In my opinion, everyone has the responsibility to act like a leader!

But how do you do this?

Listed below you will find five simple steps to be a better leader.

1. Be the Best at What You Do: Whether you are the General of the Army, or the janitor, your job is important.

You must strive to be the best at what you do, regardless of your title or duty position.

2. Set a Strong Personal Example: All Soldiers should live by the Army Values and promote the Warrior Ethos.

Always set a good example for others to follow.

3. Focus on Results: Effort is important, but results speak for themselves.

You want to be known for being the go-to person.

And, you want to be clutch.

You want to be known as the person who “gets things done.”

Simply put, you want to be the person that others can count on.

4. Be a Servant: This is where most leaders fail.

Most leaders think their followers should serve them.

Instead, it should be reversed.

The leader has the responsibility to serve the people he/she leads.

That means you are an advocate and helper, not just the person giving orders.

5. Focus on Personal Development: Leaders are readers.

You should be very committed to personal growth.

That means you need a mentor and you need to read books.

You should study leadership, tactics, your military job, communication, persuasion, conflict resolution, military history and a variety of other topics.

Remember, anyone can be a leader.

It is a personal decision to accept responsibility for your actions, to lead by example, to take pride in what you do and be the best at what you do, and to serve others.

By following the steps in this article, you will be a better leader, and will have a more rewarding and successful career in any endeavor.

Do you have any questions or comments?

Please post them below.

Thank you.

9 thoughts on “Your Title Does Not Make You a Leader”

  1. Excellent topic Chuck,
    I completely agree that a person makes the leader not necessarily the rank makes the leader.

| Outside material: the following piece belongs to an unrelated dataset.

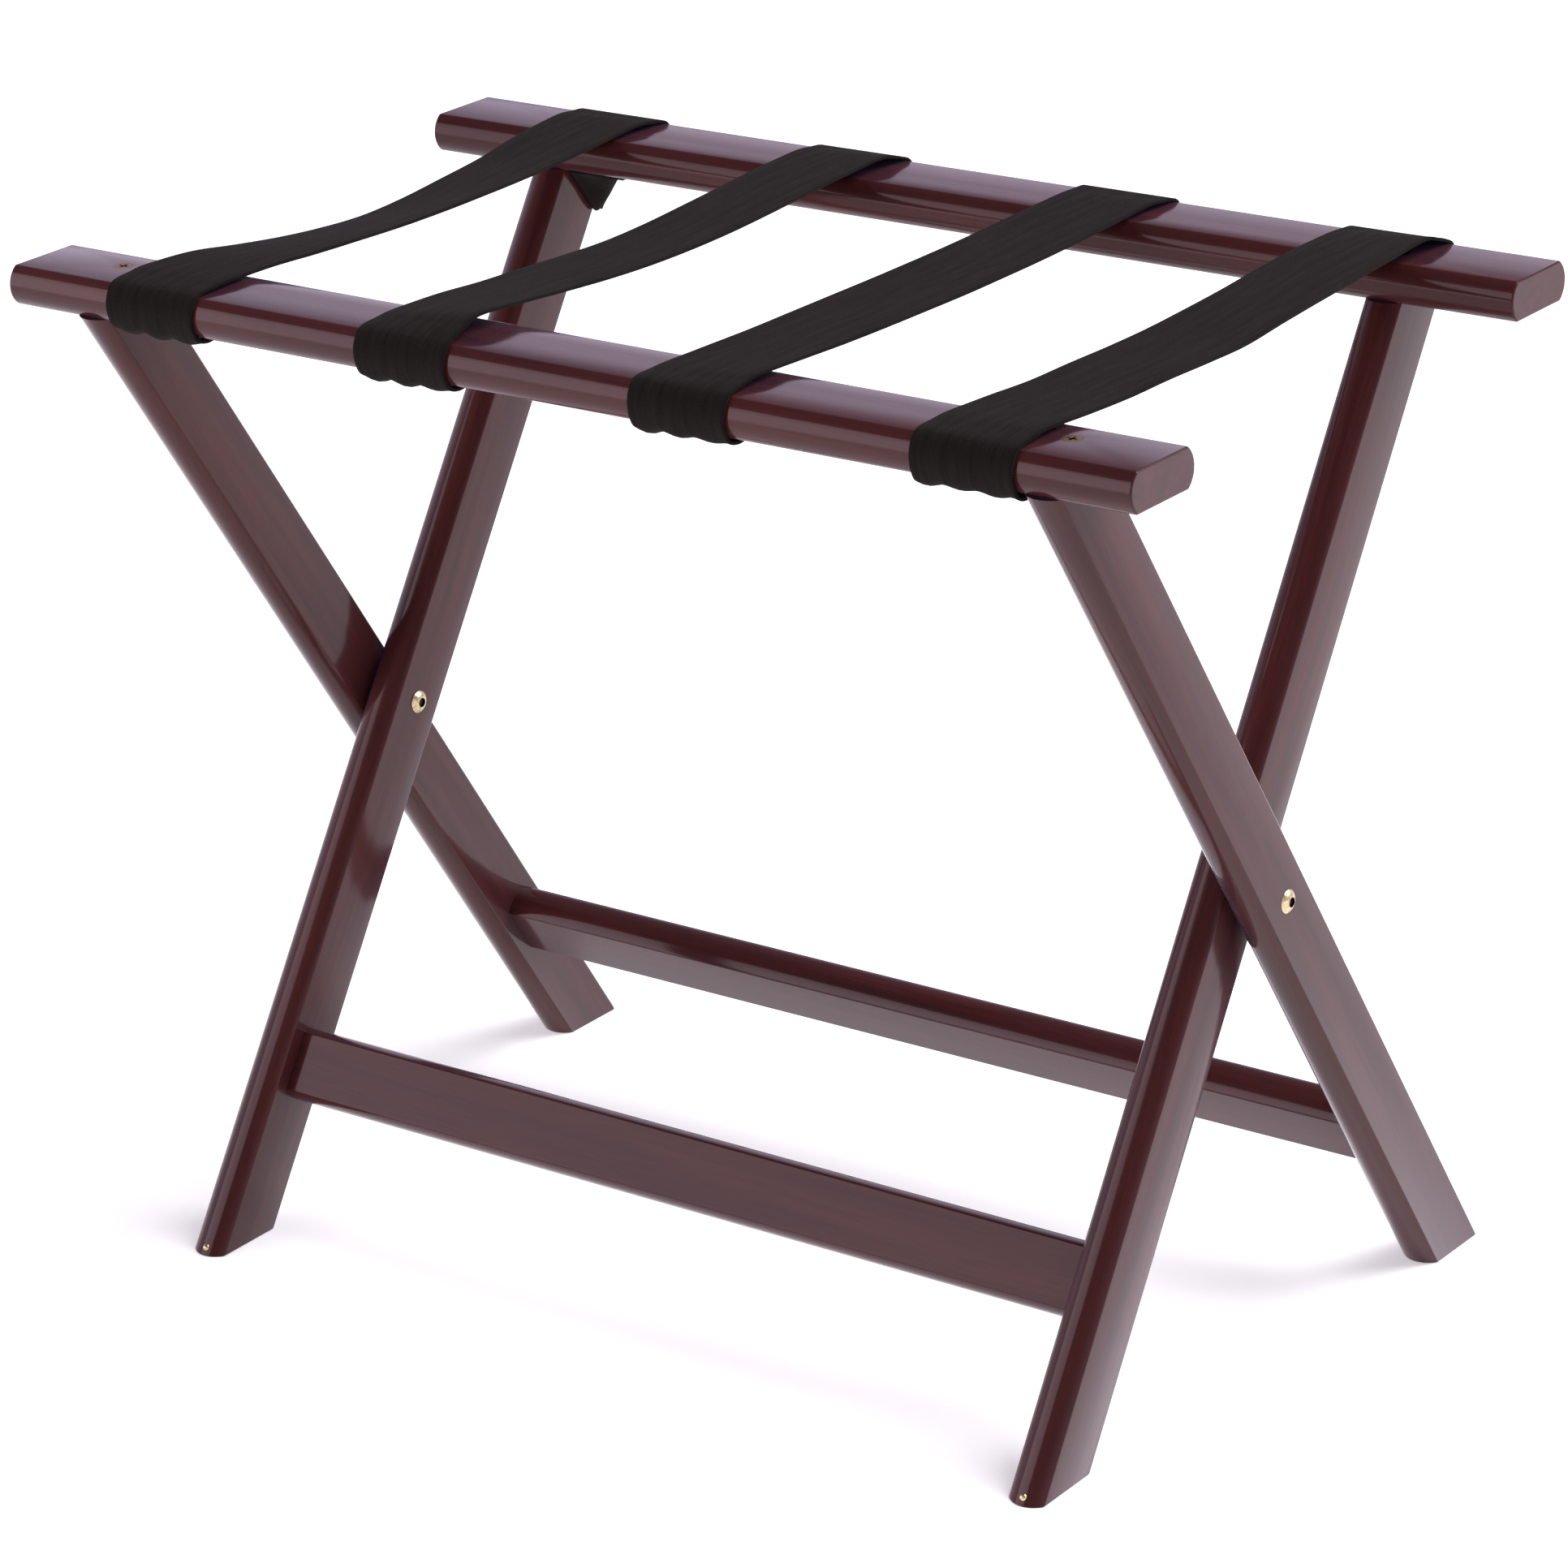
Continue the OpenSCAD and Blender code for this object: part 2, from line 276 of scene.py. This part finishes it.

We all strive to equal that rank and some may do it at moment of impact while others don’t. But if the person has the fire and a humble attitude and begins as a servant first and grow from those around him or her, they will eventually be egual both in rank and leader. Always do your best and take care of those around you first.
    Thanks again Chuck for an excellent Topic
    Proudly serving in GTMO

  2. From Braveheart: …but men don't follow titles, they follow courage.
    Now that is a simplification, but your people will follow you because of your title because that's their job. However, you don't want your people following you because they have to. You want them to follow you because you are a quality leader. Whether you are leading them in a hospital, an office or onto the battlefield

  3. When I was researching for the latest book I had published: Puertoriquenos Who Served With Guts, Glory and Honor, I noticed the amount of leaders who didn’t have titles. Certain individuals who during a major battle actually led others and didn’t have the stripes. They saved lives and many sacrificed their own to do it.

    There are others with stripes and badges that cannot even wipe their own butt.

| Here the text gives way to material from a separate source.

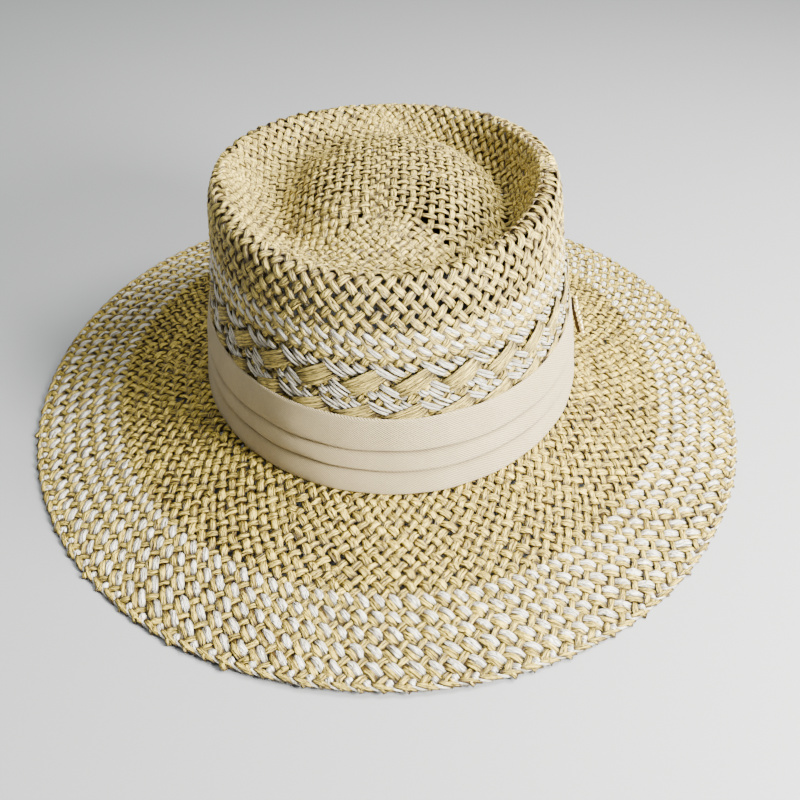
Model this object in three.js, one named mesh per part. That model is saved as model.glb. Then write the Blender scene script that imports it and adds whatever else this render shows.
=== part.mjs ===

    A leader is a servant first and foremost. When a person understands that, they have 90% of what they need to become a great leader.

    Great post Chuck.

  4. The person makes the job, the job doesn’t make the person. Give a person power and you will see their true character.

  5. Being respected as a leader has less to do with your title and more how your carry yourself and implement leadership. Leading by example is critical and striving to be your best are important and I am glad to see they are at the top of your list. Nothing will make a team fall apart than having a leader that does not walk the talk.